On 888, China wants you to know one thing.

Posted by John Park on Aug 8th, 2008
Aug 8

KFC in Beijing China


The Olympics are starting today in Beijing, China.  The communist regime has spent over $44 Billion dollars in preparation for the games.  Keep in mind that this figure is based on Chinese math where a skilled construction worker makes $15 dollars a day.  Aside from the obvious euphoria of nationalism spilling into every corner of the massive country, there is also a more deeper and important reason for the huge expenditure.
The message is crystal clear.  China is OPEN for business.  That’s right.  China wants the young man to go EAST.
This country of 1.3 Billion people, roughly 4 times the size of U.S., is determined to become an economic superpower at any cost.  China is not a sleeping giant.  It is a giant doing jumping jacks.  So, how should we view this situation as American business owners?  Is it an opportunity?  Should we learn Chinese?  Do you remember in the nineties when we were all supposed to learn Japanese?

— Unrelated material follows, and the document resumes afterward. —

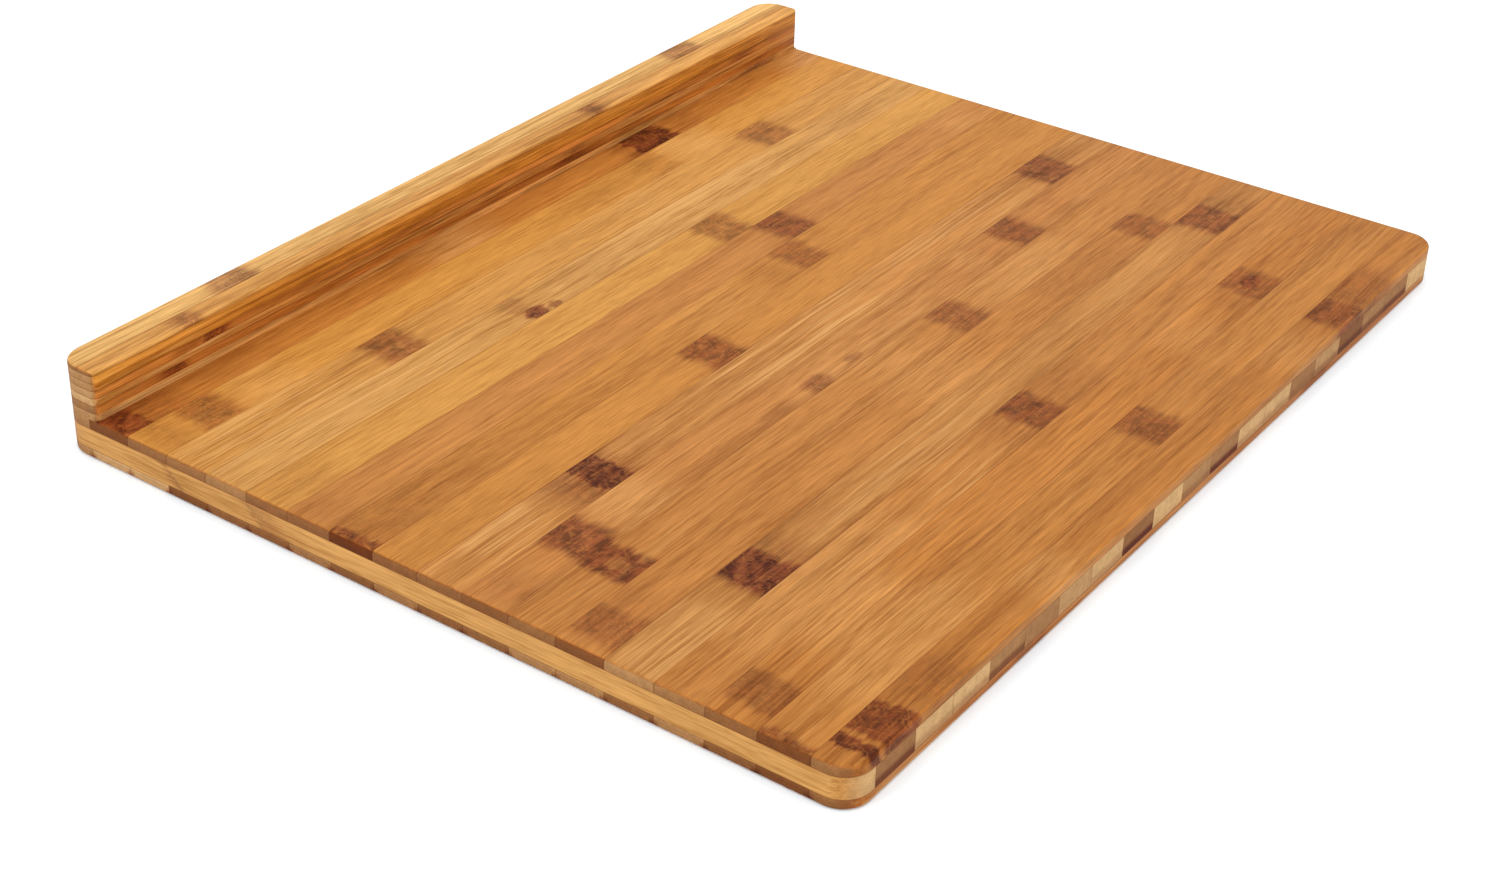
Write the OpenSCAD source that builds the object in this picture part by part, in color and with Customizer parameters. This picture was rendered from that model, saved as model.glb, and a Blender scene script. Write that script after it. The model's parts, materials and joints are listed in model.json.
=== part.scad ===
// Laminated bamboo cutting board with a raised ledge along one long side.
//
// Three plies of bamboo are glued face to face: staves along X on top and underneath, and
// strips along Y between them. A ledge of flat layers is glued on top, flush with the back, and
// is capped by two thinner strips side by side.
// The outline is then trimmed, so the outermost staves and strips are narrower than the rest.
// Origin: the middle of the underside. +X runs along the long side, +Y towards the ledge.

/* [Board] */
// Length of the board, along the staves and the ledge
board_length = 457.2; // [380:0.1:560]
// Width of the board, across the staves
board_width = 355.6; // [300:0.1:420]
// Height from the underside to the top of the ledge
overall_height = 38.1; // [32:0.1:50]
// Radius of the four upright corners
corner_radius = 11; // [6:0.5:14]
// Rounding of the board's upper and lower edges
edge_rounding = 1.5; // [0.5:0.1:2.5]

/* [Plies] */
// Thickness of the top ply, and of the bottom ply
face_ply = 4.3; // [3:0.1:5]
// Thickness of the core between them
core_ply = 8.9; // [8:0.1:12]
// Width left of the front and back staves after trimming
edge_stave_width = 15.8; // [8:0.1:18]
// Width left of the first core strip, at the -X end, after trimming
first_strip_width = 13; // [8:0.1:18]
// Width left of the last core strip, at the +X end, after trimming
last_strip_width = 7.2; // [5:0.1:18]

/* [Ledge] */
// Depth of the ledge, front to back
ledge_depth = 20; // [18:0.1:30]
// Thickness of the ledge's cap, planed thinner than the layers under it
cap_thickness = 1.4; // [1:0.1:2.5]
// Width of the rear one of the cap's two strips
cap_rear_width = 11.5; // [8:0.1:13]
// Rounding of the ledge's top edges
ledge_rounding = 1.2; // [0.5:0.1:2.2]
// Radius of the ledge's two upright front corners
ledge_corner = 2.5; // [2.4:0.1:3.5]

/* [Hidden] */
$fn = 96;

// Pieces in each ply, and layers in the ledge under its cap.
stave_count = 18;
strip_count = 21;
layer_count = 6;
// The bottom ply's full staves are alike, so two of them share a node. The two are half the
// full staves apart and never touch.
pair_count = (stave_count - 2) / 2;

function two_digits(n) = str(n < 10 ? "0" : "", n);
function top_stave_name(n) = str("top_stave_", two_digits(n));
function core_strip_name(n) = str("core_strip_", two_digits(n));
function bottom_pair_name(n) = str("bottom_stave_pair_", n);
function ledge_layer_name(n) = str("ledge_layer_", n);

board_thickness = 2 * face_ply + core_ply;
core_top = face_ply + core_ply;
half_length = board_length / 2;
half_width = board_width / 2;
stave_width = (board_width - 2 * edge_stave_width) / (stave_count - 2);
strip_width = (board_length - first_strip_width - last_strip_width) / (strip_count - 2);
ledge_front = half_width - ledge_depth;
ledge_height = overall_height - board_thickness;
layer_height = (ledge_height - cap_thickness) / layer_count;
cap_bottom = overall_height - cap_thickness;
cap_seam = half_width - cap_rear_width;
// How far a slicing box reaches past the outside of the board.
past = 5;

// Tones of bamboo, from the palest strips to the smoked ones.
pale = "#e3c48a";
golden = "#d79a4b";
amber = "#c8823a";
tan = "#b98a55";
umber = "#94602f";
smoked = "#6b3f22";

top_tones = [
    tan, golden, golden, golden, golden, tan, golden, tan, pale,
    golden, umber, tan, golden, pale, tan, golden, amber, tan
];
core_tones = [
    pale, umber, pale, golden, umber, tan, pale, pale, smoked, pale, tan,
    umber, pale, pale, umber, tan, smoked, tan, pale, pale, pale
];
pair_tones = [tan, umber, golden, umber, amber, smoked, tan, golden];
layer_tones = [tan, umber, tan, umber, golden, golden];

// Front side of stave n, counted from the front. One past the last gives the back side.
function stave_side(n) =
    n == 1 ? -half_width :
    n > stave_count ? half_width :
    -half_width + edge_stave_width + (n - 2) * stave_width;

// -X side of core strip n, counted along X. One past the last gives the board's +X end.
function strip_side(n) =
    n == 1 ? -half_length :
    n > strip_count ? half_length :
    -half_length + first_strip_width + (n - 2) * strip_width;

// Quarter of a disc, in the corner between +X and +Y.
module quarter_disc(radius) {
    if (radius > 0)
        intersection() {
            circle(radius);
            square(radius);
        }
}

// Section of a slab's rim, from x = 0 out to x = reach, rounded above and below.
module rim_section(reach, height, above, below) {
    square([reach - max(above, below), height]);
    translate([0, below])
        square([reach, height - above - below]);
    translate([reach - above, height - above])
        quarter_disc(above);
    translate([reach - below, below])
        mirror([0, 1])
            quarter_disc(below);
}

// Upright corner round with a rounded rim, standing at its own centre.
module corner_round(turn, radius, height, above, below) {
    rotate(turn)
        rotate_extrude(angle = 90)
            rim_section(radius, height, above, below);
}

// Straight side that looks along +X before it is turned, centred on the origin.
module straight_side(turn, length, reach, height, above, below) {
    rotate(turn)
        translate([0, length / 2, 0])
            rotate([90, 0, 0])
                linear_extrude(length)
                    rim_section(reach, height, above, below);
}

// Slab over the whole length from y = front to y = back, standing on z = 0.
module slab(front, back, height, front_radius, back_radius, above, below) {
    front_line = front + front_radius;
    back_line = back - back_radius;
    front_end = half_length - front_radius;
    back_end = half_length - back_radius;

    // Middle, as wide as the straight part of both ends
    translate([0, (front_line + back_line) / 2, 0])
        for (turn = [0, 180])
            straight_side(turn, back_line - front_line, half_length, height, above, below);

    // Front side and its corners
    translate([0, front_line, 0])
        straight_side(270, 2 * front_end, front_radius, height, above, below);
    translate([-front_end, front_line, 0])
        corner_round(180, front_radius, height, above, below);
    translate([front_end, front_line, 0])
        corner_round(270, front_radius, height, above, below);

    // Back side and its corners
    translate([0, back_line, 0])
        straight_side(90, 2 * back_end, back_radius, height, above, below);
    translate([-back_end, back_line, 0])
        corner_round(90, back_radius, height, above, below);
    translate([back_end, back_line, 0])
        corner_round(0, back_radius, height, above, below);
}

// Slicing box between two values of y and two of z, past both ends of the board.
module slice_across(y0, y1, z0, z1) {
    translate([-half_length - past, y0, z0])
        cube([board_length + 2 * past, y1 - y0, z1 - z0]);
}

// Board with its edges rounded, before it is divided into strips. Its sides run straight up
// into the ledge, so the upper edge is rounded only in front of the ledge.
module board_blank() {
    intersection() {
        slab(-half_width, half_width, board_thickness,
            corner_radius, corner_radius, edge_rounding, edge_rounding);
        slice_across(-half_width - past, ledge_front, -past, board_thickness + past);
    }
    intersection() {
        slab(-half_width, half_width, board_thickness,
            corner_radius, corner_radius, 0, edge_rounding);
        slice_across(ledge_front, half_width + past, -past, board_thickness + past);
    }
}

// Ledge with its edges rounded, before it is divided into layers.
module ledge_blank() {
    translate([0, 0, board_thickness])
        slab(ledge_front, half_width, ledge_height,
            ledge_corner, corner_radius, ledge_rounding, 0);
}

// Stave n of the face ply that lies between two heights.
module stave(n, z0, z1) {
    intersection() {
        board_blank();
        slice_across(stave_side(n), stave_side(n + 1), z0, z1);
    }
}

module top_stave(n) {
    color(top_tones[n - 1])
        stave(n, core_top, board_thickness);
}

module core_strip(n) {
    color(core_tones[n - 1])
        intersection() {
            board_blank();
            translate([strip_side(n), -half_width - past, face_ply])
                cube([strip_side(n + 1) - strip_side(n), board_width + 2 * past, core_ply]);
        }
}

module bottom_edge_staves() {
    color(tan)
        for (n = [1, stave_count])
            stave(n, 0, face_ply);
}

module bottom_stave_pair(n) {
    color(pair_tones[n - 1])
        for (first = [0, pair_count])
            stave(n + 1 + first, 0, face_ply);
}

// Part of the ledge that lies between two values of y and two of z.
module ledge_part(y0, y1, z0, z1) {
    intersection() {
        ledge_blank();
        slice_across(y0, y1, z0, z1);
    }
}

module ledge_layer(n) {
    layer_bottom = board_thickness + (n - 1) * layer_height;
    color(layer_tones[n - 1])
        ledge_part(ledge_front - past, half_width + past, layer_bottom, layer_bottom + layer_height);
}

module ledge_cap_front() {
    color(golden)
        ledge_part(ledge_front - past, cap_seam, cap_bottom, overall_height + past);
}

module ledge_cap_rear() {
    color(pale)
        ledge_part(cap_seam, half_width + past, cap_bottom, overall_height + past);
}

for (n = [1:stave_count])
    top_stave(n);
for (n = [1:strip_count])
    core_strip(n);
bottom_edge_staves();
for (n = [1:pair_count])
    bottom_stave_pair(n);
for (n = [1:layer_count])
    ledge_layer(n);
ledge_cap_front();
ledge_cap_rear();
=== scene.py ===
# Laminated bamboo cutting board with a raised ledge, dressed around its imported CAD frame.
#
# Each strip of bamboo is rebuilt as its own solid with finely rounded rims, carved out of one
# board blank and one ledge blank exactly where the frame divides them. All strips share one
# procedural bamboo, and each has its own tone, streaks, knots and end grain.
# Geometry is in metres. Materials work in millimetres: along the grain, across it and in depth.

import json
import math
import random

import bmesh
import bpy
from mathutils import Matrix, Vector


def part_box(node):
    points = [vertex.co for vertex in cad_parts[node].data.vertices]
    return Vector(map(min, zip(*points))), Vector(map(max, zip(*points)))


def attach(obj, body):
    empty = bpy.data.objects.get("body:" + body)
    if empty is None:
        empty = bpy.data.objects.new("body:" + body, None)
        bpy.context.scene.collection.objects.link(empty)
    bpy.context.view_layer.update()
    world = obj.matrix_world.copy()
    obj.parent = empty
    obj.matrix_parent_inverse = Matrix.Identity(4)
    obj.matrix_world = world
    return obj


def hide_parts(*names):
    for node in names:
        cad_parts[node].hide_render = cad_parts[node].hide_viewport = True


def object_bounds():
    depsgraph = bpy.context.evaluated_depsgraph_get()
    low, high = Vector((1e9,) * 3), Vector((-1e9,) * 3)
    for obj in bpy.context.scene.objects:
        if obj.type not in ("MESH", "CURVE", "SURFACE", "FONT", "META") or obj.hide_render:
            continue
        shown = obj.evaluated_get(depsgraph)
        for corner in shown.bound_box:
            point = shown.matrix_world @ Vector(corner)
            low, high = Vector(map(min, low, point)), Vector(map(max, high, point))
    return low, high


MM = 0.001
X, Y, Z = 0, 1, 2

# Rounding of the board and the ledge, as in the frame
CORNER_RADIUS = 11 * MM
EDGE_ROUNDING = 1.5 * MM
LEDGE_ROUNDING = 1.2 * MM
LEDGE_CORNER = 2.5 * MM

# Fineness of the rebuilt meshes
CORNER_STEPS = 28
RIM_STEPS = 8
WELD = 0.0001 * MM
SAME_PLACE = 0.02 * MM
SHARP_ANGLE = math.radians(30)


def paint(red, green, blue):
    """Linear colour from the 0 to 255 values of a display."""
    def linear(level):
        level /= 255
        return level / 12.92 if level <= 0.04045 else ((level + 0.055) / 1.055) ** 2.4
    return (linear(red), linear(green), linear(blue), 1)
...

The big American companies are already doing business, a lot of business, in China.  GM and Ford are actually making money in China.  Did you know that the #1 luxury car in China is a black Buick sedan?  KFC is growing at a profit pace of 30% per year and of course the Golden Arches are there as well.  This sounds pretty good, right?  Well, it’s not good for Americans or American businesses.  The problem is we’re not exporting these products and services to China.  Instead these American brands are being produced in China by Chinese workers for Chinese people.  And, as soon as they meet the demands of their own people, the same American brands will then be exported back to the United States.  That’s right, we will be importing Fords and Chevys from China sooner than later.

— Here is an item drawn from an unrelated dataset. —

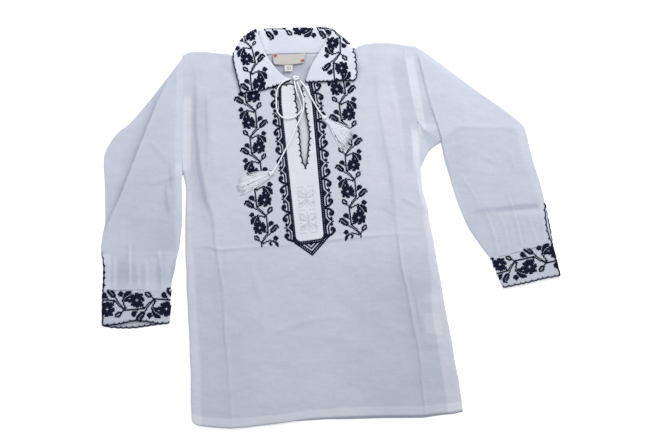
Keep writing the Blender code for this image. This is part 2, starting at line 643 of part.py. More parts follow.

The success of global economics depends largely on one country sending their products to another country.  This allows for the producing country to employee more people and to reap the financial benefits.  Because of the huge gap in labor costs, there is almost no incentive for China to import products from the U.S.  The only exception is the stuff they cannot make themselves.  This fact is essentially the key to seizing the enormous business opportunity created by China.
What do the Chinese people need during this exponential grow stage that they cannot produce or produce enough of themselves?  If you’re thinking about doing business in China, this is the question you have to answer to determine if your product or service qualifies.  If you firmly believe it does, it might be time to explore your global business aspirations.  Opportunities like China present itself maybe once or twice in a century.  We don’t have to watch the game from the sidelines.  Let’s jump in and show the Chinese what the “American Dream” is all about.